NeuralInfusion™ – a blueprint towards relevant and efficient eCommerce vector retrieval – Part 2

The Ideas behind NeuralInfusion™

Building on the insights and challenges discussed in PART-1 regarding effective and efficient vector retrieval for eCommerce, we developed an entirely new solution that introduces a groundbreaking new capability called NeuralInfusion™. Since the core principles and architectural choices behind this solution are applicable to any search system, we decided to share more details here in PART 2. In short NeuralInfusion™ is centered around three key concepts that set it apart from anything we’ve seen before in how it addresses the identified areas of improvement:

Picture depicting the ideas behind NeuralInfusion from searchHub.io

In this second part, we will shed some light on areas 1 and 2, while area 3 will be addressed in the third post of the blog series.
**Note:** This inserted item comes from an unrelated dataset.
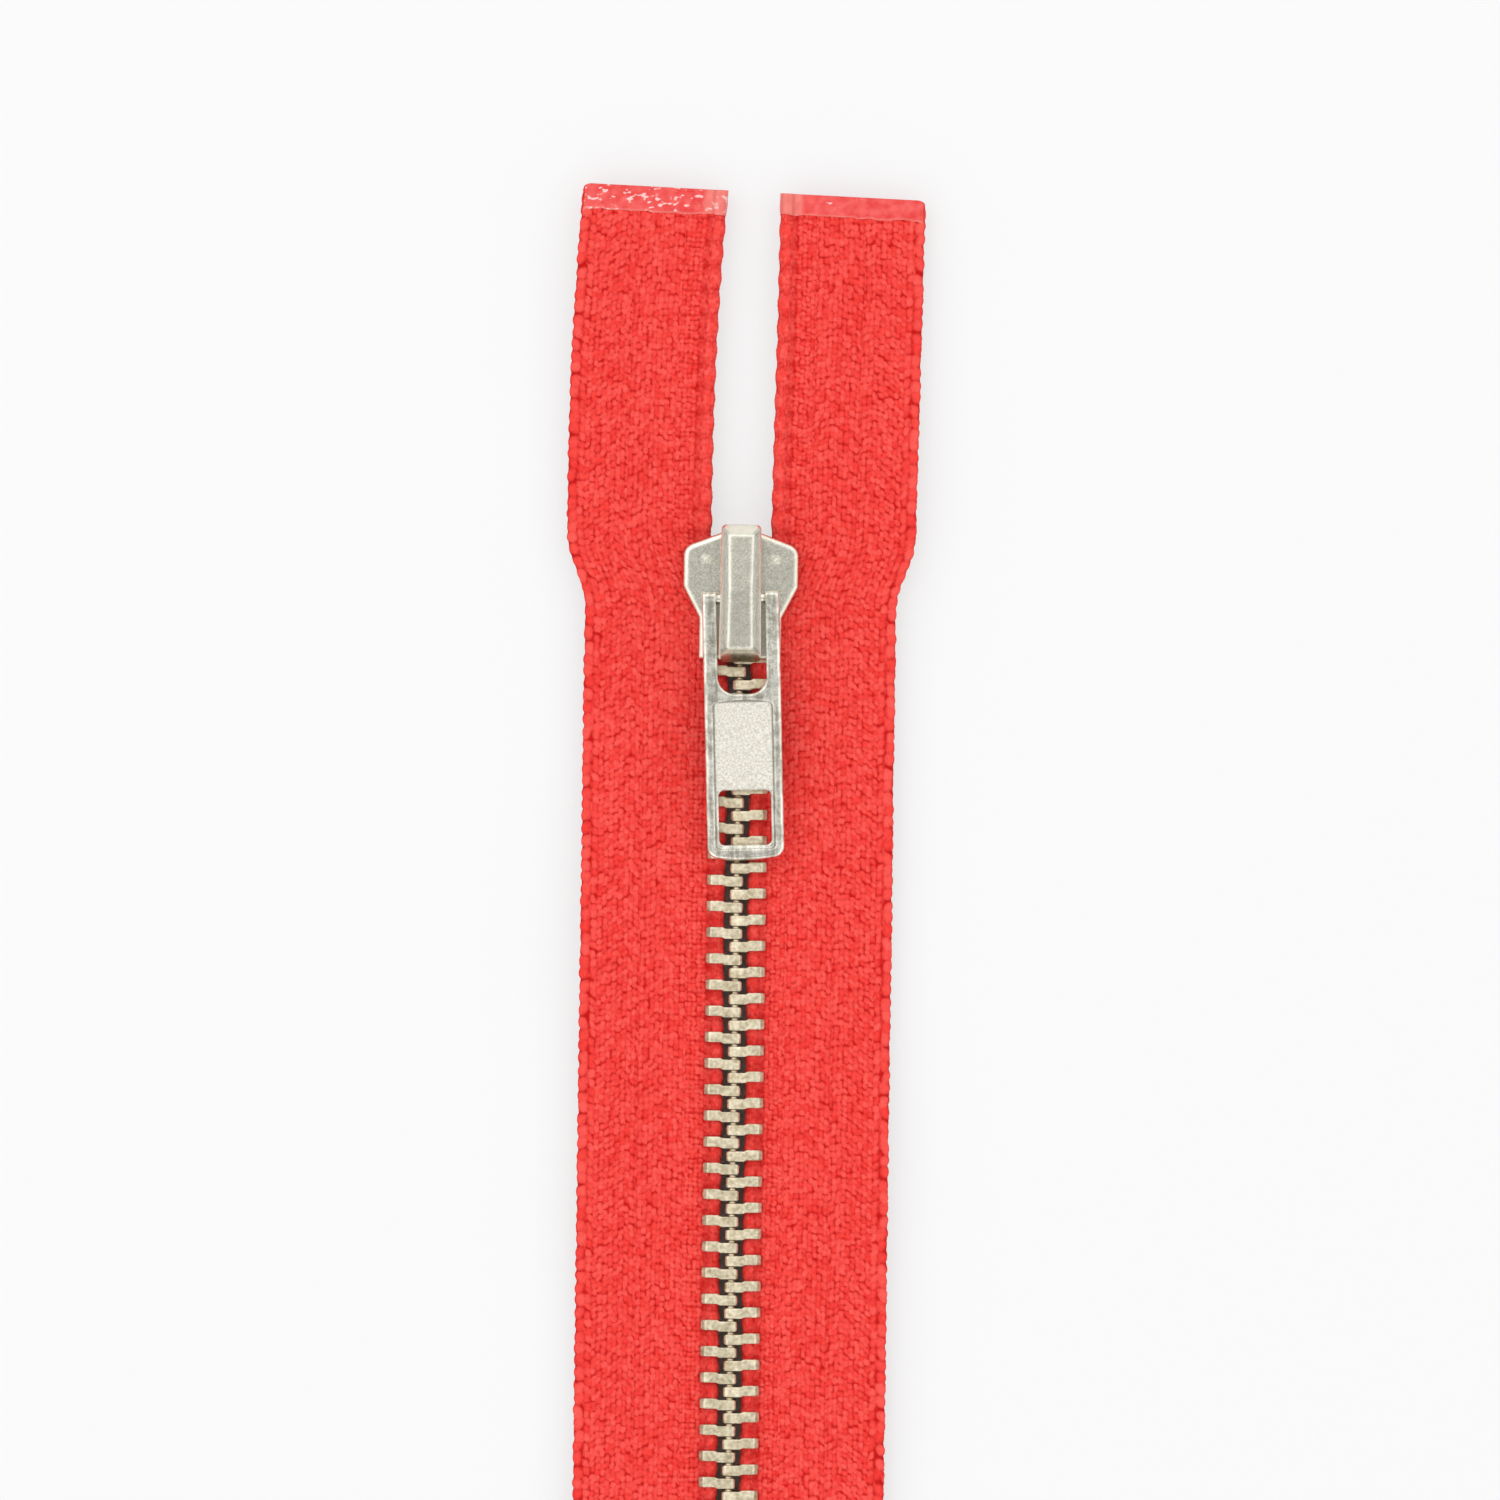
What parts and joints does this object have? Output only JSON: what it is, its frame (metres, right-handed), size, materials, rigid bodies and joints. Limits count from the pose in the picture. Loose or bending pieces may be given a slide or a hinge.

1. Identifying queries with optimization potential

We already learned in PART-1 that recall in modern search stacks is primarily driven by two methods: keyword-search and vector-search. Each method has its strengths and weaknesses when retrieving documents: keyword-search excels at keyword matching between query and document, while vector-search shines at more broadly inferring the query context. 

Recognizing that hybrid-search-approaches primarily boost recall and precision in specific contexts, we focused on identifying these opportunities.
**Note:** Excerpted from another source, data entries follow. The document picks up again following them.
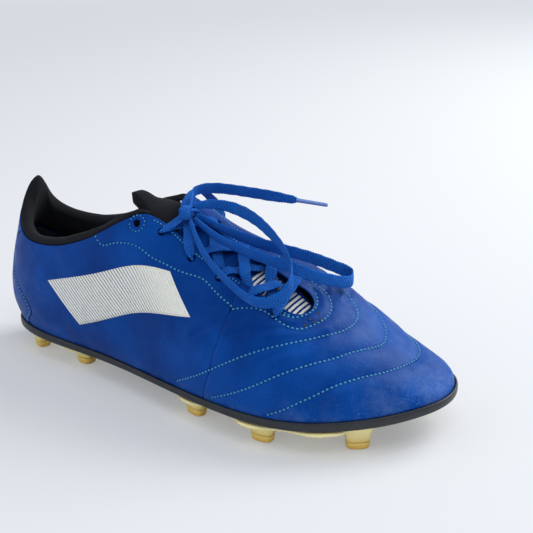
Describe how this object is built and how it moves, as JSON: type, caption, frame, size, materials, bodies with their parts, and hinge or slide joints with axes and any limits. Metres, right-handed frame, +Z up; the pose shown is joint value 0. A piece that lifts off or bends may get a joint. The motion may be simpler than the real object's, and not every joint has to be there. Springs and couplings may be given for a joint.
{
  "type": "soccer cleat",
  "caption": "Low-cut right soccer cleat: lasted leather upper with padded collar, lace-over-tongue throat and tied bow, on a stiff sole plate with moulded studs.",
  "frame": {"origin": "middle of the footprint's bounding box, on the ground under the stud tips", "axes": "+X from heel to toe, +Z up from the stud tips, +Y towards the inner (medial) side of this right shoe"},
  "size_m": [0.2962, 0.1064, 0.1184],
  "materials": {
    "upper_leather": "smooth synthetic leather with a fine grain and low sheen",
    "collar_knit": "black knitted textile over foam",
    "lining_textile": "dark textile lining",
    "board": "fibre board and thermoplastic stiffener",
    "sole_black": "moulded black sole, satin",
    "stud_cream": "cream moulded plastic, satin",
    "stud_tip": "amber moulded plastic, satin",
    "side_print": "ivory printed film with fine hatching",
    "lace_weave": "flat woven lace",
    "aglet_plastic": "clear plastic sleeve over the lace"
  },
  "bodies": {
    "shoe": {"heel_panel": "upper_leather", "quarter_lateral": "upper_leather", "quarter_medial": "upper_leather", "vamp": "upper_leather", "heel_counter": "board", "toe_puff": "board", "eyelet_facing_lateral": "lining_textile", "eyelet_facing_medial": "lining_textile", "quarter_lining": "lining_textile", "vamp_lining": "lining_textile", "collar_padding": "collar_knit", "side_print_lateral": "side_print", "side_print_medial": "side_print", "outsole_plate": "sole_black", "insole_board": "board", "forefoot_stud_plate": "stud_cream", "heel_stud_plate": "stud_cream", "lace_bar": "lace_weave", "lace_cross_1a": "lace_weave", "lace_cross_1b": "lace_weave", "lace_cross_2a": "lace_weave", "lace_cross_2b": "lace_weave", "lace_cross_3a": "lace_weave", "lace_cross_3b": "lace_weave", "lace_cross_4a": "lace_weave", "lace_cross_4b": "lace_weave", "lace_knot": "lace_weave", "stud_tip_fore_lateral_rear": "stud_tip", "stud_tip_fore_lateral_mid": "stud_tip", "stud_tip_fore_lateral_front": "stud_tip", "stud_tip_fore_medial_rear": "stud_tip", "stud_tip_fore_medial_mid": "stud_tip", "stud_tip_fore_medial_front": "stud_tip", "stud_tip_fore_centre": "stud_tip", "stud_tip_heel_lateral_rear": "stud_tip", "stud_tip_heel_lateral_front": "stud_tip", "stud_tip_heel_medial_rear": "stud_tip", "stud_tip_heel_medial_front": "stud_tip"},
    "tongue": {"tongue": "upper_leather", "tongue_lining": "lining_textile"},
    "sockliner": {"sockliner": "collar_knit"},
    "bow_loop_lateral": {"bow_loop_lateral": "lace_weave"},
    "bow_loop_medial": {"bow_loop_medial": "lace_weave"},
    "lace_end_front": {"lace_end_front": "lace_weave", "aglet_front": "aglet_plastic"},
    "lace_end_back": {"lace_end_back": "lace_weave", "aglet_back": "aglet_plastic"}
  },
  "joints": [
    {"name": "tongue_press", "type": "hinge", "parent": "shoe", "child": "tongue", "pos_m": [0.07517, -0.01189, 0.064], "axis": [0, 1, 0], "range_deg": [-10, 0]},
    {"name": "sockliner_lift", "type": "hinge", "parent": "shoe", "child": "sockliner", "pos_m": [0.13117, 0.0131, 0.026], "axis": [0, 1, 0], "range_deg": [0, 5]},
    {"name": "bow_loop_lateral_lift", "type": "hinge", "parent": "shoe", "child": "bow_loop_lateral", "pos_m": [-0.00483, -0.00989, 0.1064], "axis": [0.1709, -0.9853, 0], "range_deg": [0, 40]},
    {"name": "bow_loop_medial_lift", "type": "hinge", "parent": "shoe", "child": "bow_loop_medial", "pos_m": [-0.00483, -0.00989, 0.1064], "axis": [0.1709, -0.9853, 0], "range_deg": [0, 40]},
    {"name": "lace_end_front_lift", "type": "hinge", "parent": "shoe", "child": "lace_end_front", "pos_m": [-0.00483, -0.00989, 0.1064], "axis": [0.5407, -0.8412, 0], "range_deg": [0, 32]},
    {"name": "lace_end_back_lift", "type": "hinge", "parent": "shoe", "child": "lace_end_back", "pos_m": [-0.00483, -0.00989, 0.1064], "axis": [0.5145, 0, 0.8575], "range_deg": [0, 40]}
  ],
  "couplings": [
    {"joint": "bow_loop_medial_lift", "follows": "bow_loop_lateral_lift", "ratio": 1}
  ]
}
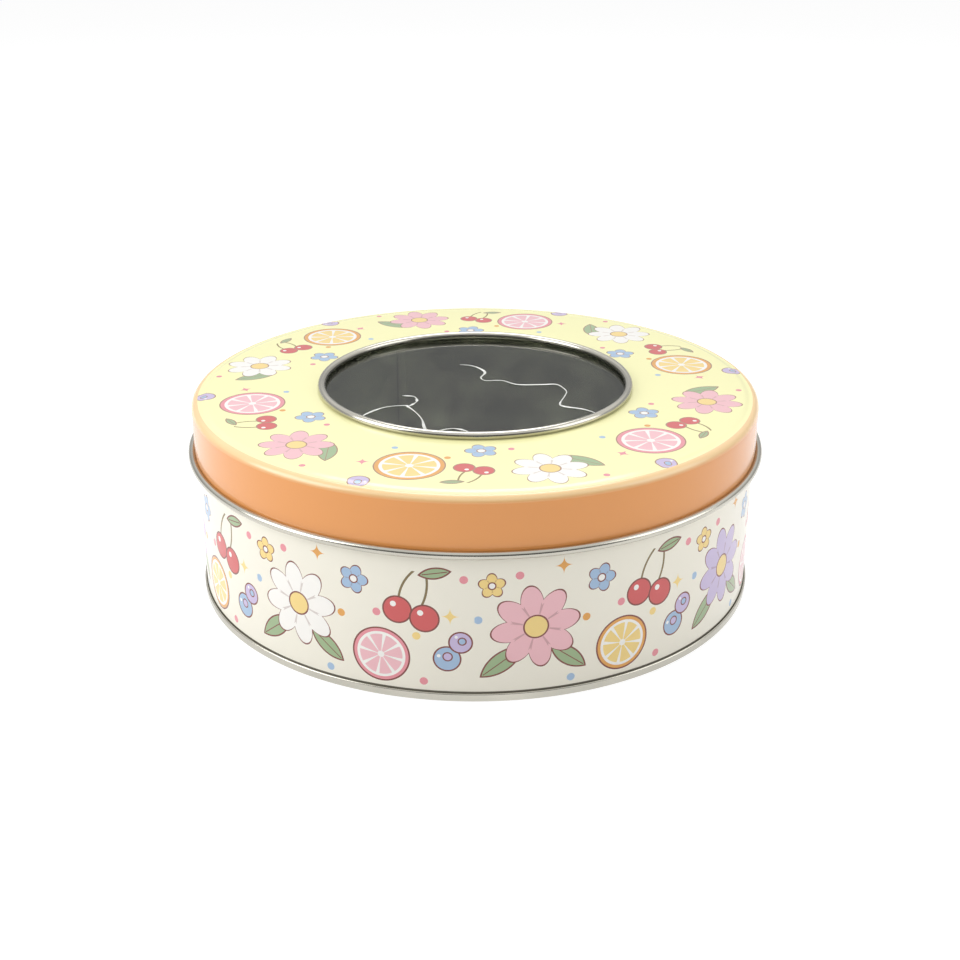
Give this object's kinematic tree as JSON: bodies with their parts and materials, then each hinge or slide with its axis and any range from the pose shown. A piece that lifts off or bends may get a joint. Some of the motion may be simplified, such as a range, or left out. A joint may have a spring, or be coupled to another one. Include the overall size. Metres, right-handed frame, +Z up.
{
  "type": "window lid tin",
  "caption": "Low round cookie tin with a slip-over lid. The lid has a round window with a rolled edge and a clear pane, and the bottom is double-seamed to a side-seamed wall.",
  "frame": {"origin": "centre of the tin's foot, on the surface that it stands on", "axes": "+Z up along the tin's axis, -Y towards the picture's camera, +X to its right"},
  "size_m": [0.1944, 0.1944, 0.0688],
  "materials": {
    "printed_body": "satin",
    "printed_lid": "gloss",
    "bare_tinplate": "bright",
    "clear_sheet": "clear",
    "sealing_compound": "matte",
    "glue": "matte"
  },
  "bodies": {
    "tin": {"body_wall": "printed_body", "bottom_end": "bare_tinplate", "seam_compound": "sealing_compound"},
    "lid": {"lid": "printed_lid", "window_pane": "clear_sheet", "pane_adhesive": "glue"}
  },
  "joints": [
    {"name": "lid_lift", "type": "slide", "parent": "tin", "child": "lid", "axis": [0, 0, 1], "range_m": [0, 0.1]}
  ]
}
Recall: To enhance recall, we looked for both clear and subtle indicators of optimization potential. Clear signs include zero-result queries, queries with few results, low engagement, or very low findability. Additionally, we identified a less obvious area: queries where product data errors or inconsistencies hinder keyword-based retrieval systems from returning all relevant items. We further leveraged the concept of query entropy to jointly optimize the recall-set-generation across the different retrieval methods.

Precision: For improving precision, we analyze user data and relevance judgments to find queries with low engagement, poor findability, extensive search bounds, and high exit rates. Moreover, the diversity and appeal of search results are crucial, particularly for branded and generic but also very specific queries. Specific markers or indicators can be used to test and refine these aspects.
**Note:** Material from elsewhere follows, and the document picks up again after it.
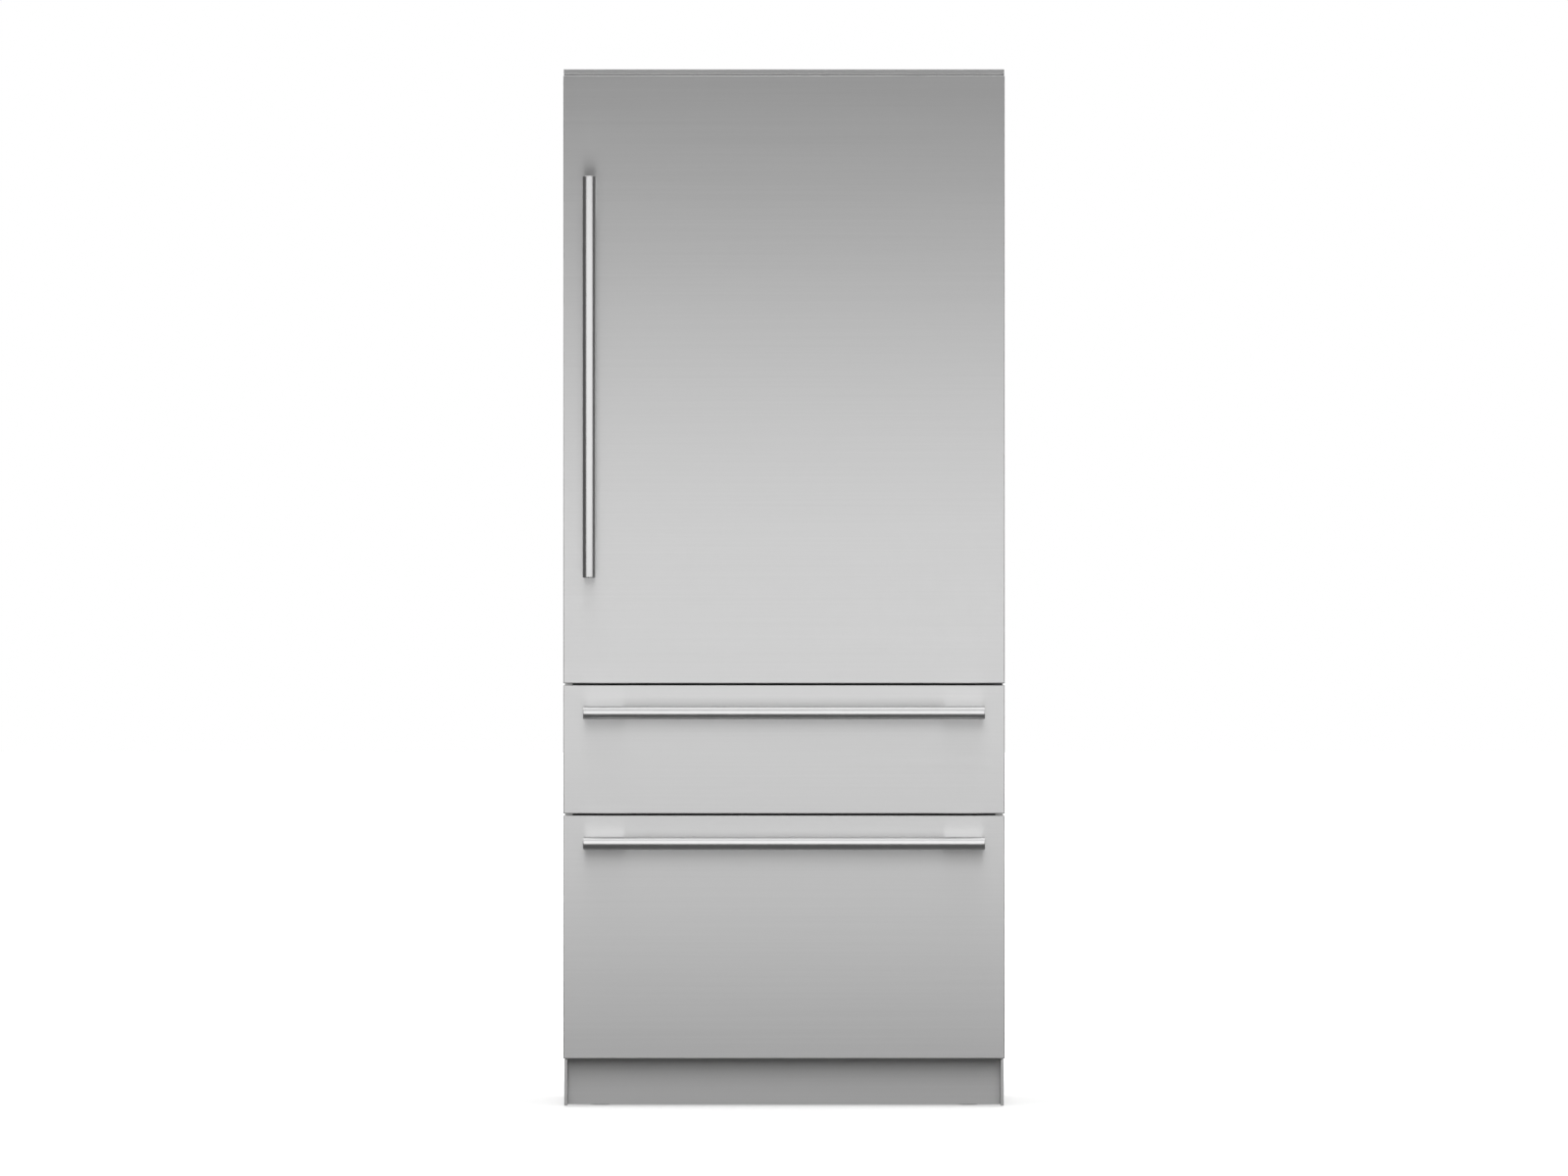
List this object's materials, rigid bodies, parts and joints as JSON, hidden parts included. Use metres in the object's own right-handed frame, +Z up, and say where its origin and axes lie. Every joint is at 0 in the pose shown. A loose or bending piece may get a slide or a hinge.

Fortunately, our searchHub searchInsights feature already identifies promising queries for improvement, while the Query Experimentation (Query Testing) tool allows us to test various retrieval strategies to optimize their combined performance. This ongoing experimentation helps us determine the most effective approach for each query type over time.

Once we identified queries where we expect some significant uplift potential by increasing recall and/or precision, we had to come up with a strategy to tune / balance it. As a first step towards a more optimal retrieval strategy, we decided to build a model that would allow us to adaptively tune the recall set size from each retrieval mechanism based on the request context. We refer to this as the “Adaptive Precision Reduction Model” or APRM. Its primary goal is to determine when to increase recall and when to hold back. If increasing recall would significantly compromise precision, the model either adjusts or avoids the recall boost altogether. This is especially helpful in zero-result scenarios where a recall expansion might lead to completely irrelevant results.

We are still convinced that avoiding zero-results in all cases is not the best strategy as it hides critical information about the observed gaps in product assortment, user needs vs. the  product assortment on offer. Therefore, precise adjustment and tuning of precision vs. recall is essential but very difficult to achieve with a standard vector search that is based on approximate nearest neighbors algorithms. Search managers, gain total control over precision vs. recall with the Adaptive Precision Reduction Model approach. To retain search platform independence, we decided to decouple the new advanced retrieval stack from the underlying search platform.

2. Decoupling advanced retrieval from the search platform

Search platform independence is central to searchHub’s philosophy. Our customers use a wide variety of search solutions, including vendors like Algolia, FactFinder, Bloomreach, Constructor.io, SolR, Elasticsearch, and OpenSearch. Some rely on search platforms integrated into their commerce platforms, while others build and fine-tune their homegrown search engines using open-source software or custom implementations.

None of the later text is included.